*Working data*
## BEGIN

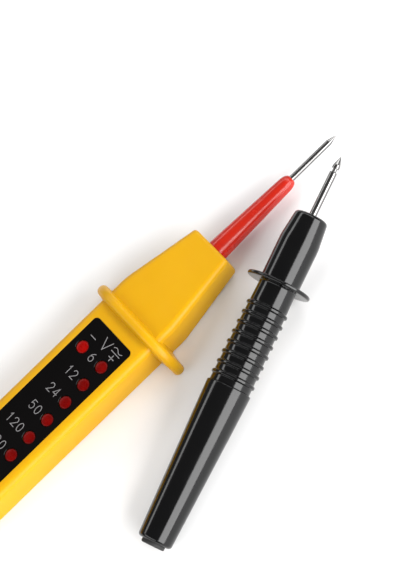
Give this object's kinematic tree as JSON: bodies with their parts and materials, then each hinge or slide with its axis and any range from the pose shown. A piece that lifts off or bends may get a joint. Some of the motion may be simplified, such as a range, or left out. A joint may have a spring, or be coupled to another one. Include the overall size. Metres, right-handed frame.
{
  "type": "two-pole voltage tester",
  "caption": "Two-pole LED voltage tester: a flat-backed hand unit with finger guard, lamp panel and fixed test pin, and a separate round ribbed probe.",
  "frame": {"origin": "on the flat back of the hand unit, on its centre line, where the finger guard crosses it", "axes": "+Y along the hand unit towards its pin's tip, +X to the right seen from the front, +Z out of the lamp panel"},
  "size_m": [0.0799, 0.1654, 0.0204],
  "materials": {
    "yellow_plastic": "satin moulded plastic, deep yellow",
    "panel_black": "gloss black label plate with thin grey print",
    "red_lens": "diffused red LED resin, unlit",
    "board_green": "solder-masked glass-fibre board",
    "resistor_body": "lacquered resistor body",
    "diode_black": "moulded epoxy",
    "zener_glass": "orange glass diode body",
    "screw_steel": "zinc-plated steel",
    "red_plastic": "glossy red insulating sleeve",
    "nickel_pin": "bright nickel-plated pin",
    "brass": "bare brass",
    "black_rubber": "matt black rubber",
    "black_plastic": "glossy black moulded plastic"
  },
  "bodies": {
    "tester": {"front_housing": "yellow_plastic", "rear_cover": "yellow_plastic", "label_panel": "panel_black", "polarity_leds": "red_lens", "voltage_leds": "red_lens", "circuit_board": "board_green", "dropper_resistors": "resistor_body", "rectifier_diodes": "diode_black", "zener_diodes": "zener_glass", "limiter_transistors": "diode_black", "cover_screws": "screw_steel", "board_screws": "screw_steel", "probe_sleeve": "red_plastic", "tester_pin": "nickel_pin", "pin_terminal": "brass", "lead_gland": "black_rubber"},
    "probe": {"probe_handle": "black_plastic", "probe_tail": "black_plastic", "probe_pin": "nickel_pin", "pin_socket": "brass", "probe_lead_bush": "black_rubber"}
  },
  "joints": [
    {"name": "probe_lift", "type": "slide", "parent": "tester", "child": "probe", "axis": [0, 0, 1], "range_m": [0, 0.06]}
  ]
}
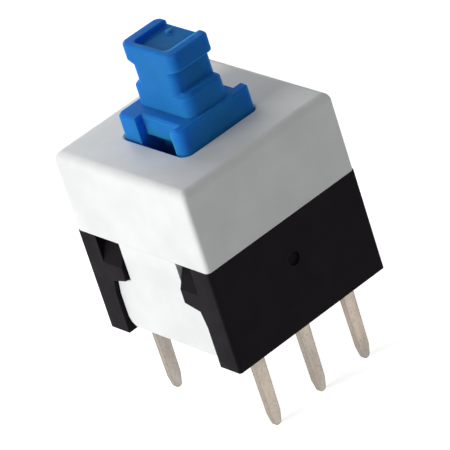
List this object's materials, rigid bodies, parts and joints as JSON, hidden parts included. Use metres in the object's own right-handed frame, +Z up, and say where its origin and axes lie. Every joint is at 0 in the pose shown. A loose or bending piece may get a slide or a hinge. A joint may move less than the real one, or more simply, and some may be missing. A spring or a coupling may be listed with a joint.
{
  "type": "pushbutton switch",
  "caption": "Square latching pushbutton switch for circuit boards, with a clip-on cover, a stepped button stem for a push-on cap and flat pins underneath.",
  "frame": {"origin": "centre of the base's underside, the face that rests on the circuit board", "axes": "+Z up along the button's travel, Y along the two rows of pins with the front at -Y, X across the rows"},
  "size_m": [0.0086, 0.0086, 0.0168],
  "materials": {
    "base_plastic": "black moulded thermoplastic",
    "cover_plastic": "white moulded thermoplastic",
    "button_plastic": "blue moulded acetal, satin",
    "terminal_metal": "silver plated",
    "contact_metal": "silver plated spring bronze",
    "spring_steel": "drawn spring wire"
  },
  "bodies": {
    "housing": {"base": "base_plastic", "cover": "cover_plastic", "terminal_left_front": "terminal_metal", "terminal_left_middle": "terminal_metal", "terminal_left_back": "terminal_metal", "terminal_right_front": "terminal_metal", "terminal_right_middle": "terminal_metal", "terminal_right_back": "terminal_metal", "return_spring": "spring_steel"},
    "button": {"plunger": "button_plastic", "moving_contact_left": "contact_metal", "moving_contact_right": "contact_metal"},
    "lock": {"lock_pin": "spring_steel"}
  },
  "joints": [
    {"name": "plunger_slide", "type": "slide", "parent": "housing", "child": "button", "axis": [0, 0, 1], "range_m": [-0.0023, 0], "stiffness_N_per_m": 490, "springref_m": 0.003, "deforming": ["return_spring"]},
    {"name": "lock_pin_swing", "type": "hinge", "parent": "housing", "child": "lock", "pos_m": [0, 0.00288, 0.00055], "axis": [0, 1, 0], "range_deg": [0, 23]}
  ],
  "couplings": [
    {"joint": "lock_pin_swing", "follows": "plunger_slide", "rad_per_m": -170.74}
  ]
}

## END

*Goal of the exercise*
Each record above should be returned exactly as it appears.

*Written response*
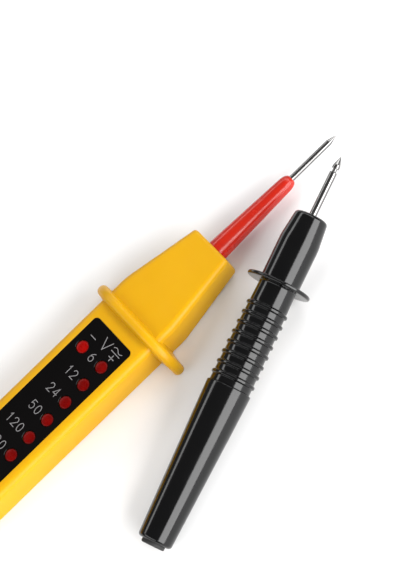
Give this object's kinematic tree as JSON: bodies with their parts and materials, then each hinge or slide with its axis and any range from the pose shown. A piece that lifts off or bends may get a joint. Some of the motion may be simplified, such as a range, or left out. A joint may have a spring, or be coupled to another one. Include the overall size. Metres, right-handed frame.
{
  "type": "two-pole voltage tester",
  "caption": "Two-pole LED voltage tester: a flat-backed hand unit with finger guard, lamp panel and fixed test pin, and a separate round ribbed probe.",
  "frame": {"origin": "on the flat back of the hand unit, on its centre line, where the finger guard crosses it", "axes": "+Y along the hand unit towards its pin's tip, +X to the right seen from the front, +Z out of the lamp panel"},
  "size_m": [0.0799, 0.1654, 0.0204],
  "materials": {
    "yellow_plastic": "satin moulded plastic, deep yellow",
    "panel_black": "gloss black label plate with thin grey print",
    "red_lens": "diffused red LED resin, unlit",
    "board_green": "solder-masked glass-fibre board",
    "resistor_body": "lacquered resistor body",
    "diode_black": "moulded epoxy",
    "zener_glass": "orange glass diode body",
    "screw_steel": "zinc-plated steel",
    "red_plastic": "glossy red insulating sleeve",
    "nickel_pin": "bright nickel-plated pin",
    "brass": "bare brass",
    "black_rubber": "matt black rubber",
    "black_plastic": "glossy black moulded plastic"
  },
  "bodies": {
    "tester": {"front_housing": "yellow_plastic", "rear_cover": "yellow_plastic", "label_panel": "panel_black", "polarity_leds": "red_lens", "voltage_leds": "red_lens", "circuit_board": "board_green", "dropper_resistors": "resistor_body", "rectifier_diodes": "diode_black", "zener_diodes": "zener_glass", "limiter_transistors": "diode_black", "cover_screws": "screw_steel", "board_screws": "screw_steel", "probe_sleeve": "red_plastic", "tester_pin": "nickel_pin", "pin_terminal": "brass", "lead_gland": "black_rubber"},
    "probe": {"probe_handle": "black_plastic", "probe_tail": "black_plastic", "probe_pin": "nickel_pin", "pin_socket": "brass", "probe_lead_bush": "black_rubber"}
  },
  "joints": [
    {"name": "probe_lift", "type": "slide", "parent": "tester", "child": "probe", "axis": [0, 0, 1], "range_m": [0, 0.06]}
  ]
}
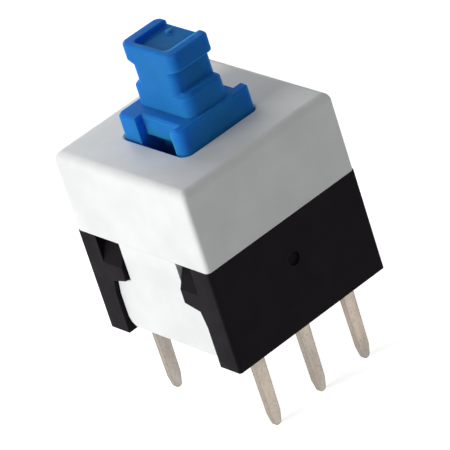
List this object's materials, rigid bodies, parts and joints as JSON, hidden parts included. Use metres in the object's own right-handed frame, +Z up, and say where its origin and axes lie. Every joint is at 0 in the pose shown. A loose or bending piece may get a slide or a hinge. A joint may move less than the real one, or more simply, and some may be missing. A spring or a coupling may be listed with a joint.
{
  "type": "pushbutton switch",
  "caption": "Square latching pushbutton switch for circuit boards, with a clip-on cover, a stepped button stem for a push-on cap and flat pins underneath.",
  "frame": {"origin": "centre of the base's underside, the face that rests on the circuit board", "axes": "+Z up along the button's travel, Y along the two rows of pins with the front at -Y, X across the rows"},
  "size_m": [0.0086, 0.0086, 0.0168],
  "materials": {
    "base_plastic": "black moulded thermoplastic",
    "cover_plastic": "white moulded thermoplastic",
    "button_plastic": "blue moulded acetal, satin",
    "terminal_metal": "silver plated",
    "contact_metal": "silver plated spring bronze",
    "spring_steel": "drawn spring wire"
  },
  "bodies": {
    "housing": {"base": "base_plastic", "cover": "cover_plastic", "terminal_left_front": "terminal_metal", "terminal_left_middle": "terminal_metal", "terminal_left_back": "terminal_metal", "terminal_right_front": "terminal_metal", "terminal_right_middle": "terminal_metal", "terminal_right_back": "terminal_metal", "return_spring": "spring_steel"},
    "button": {"plunger": "button_plastic", "moving_contact_left": "contact_metal", "moving_contact_right": "contact_metal"},
    "lock": {"lock_pin": "spring_steel"}
  },
  "joints": [
    {"name": "plunger_slide", "type": "slide", "parent": "housing", "child": "button", "axis": [0, 0, 1], "range_m": [-0.0023, 0], "stiffness_N_per_m": 490, "springref_m": 0.003, "deforming": ["return_spring"]},
    {"name": "lock_pin_swing", "type": "hinge", "parent": "housing", "child": "lock", "pos_m": [0, 0.00288, 0.00055], "axis": [0, 1, 0], "range_deg": [0, 23]}
  ],
  "couplings": [
    {"joint": "lock_pin_swing", "follows": "plunger_slide", "rad_per_m": -170.74}
  ]
}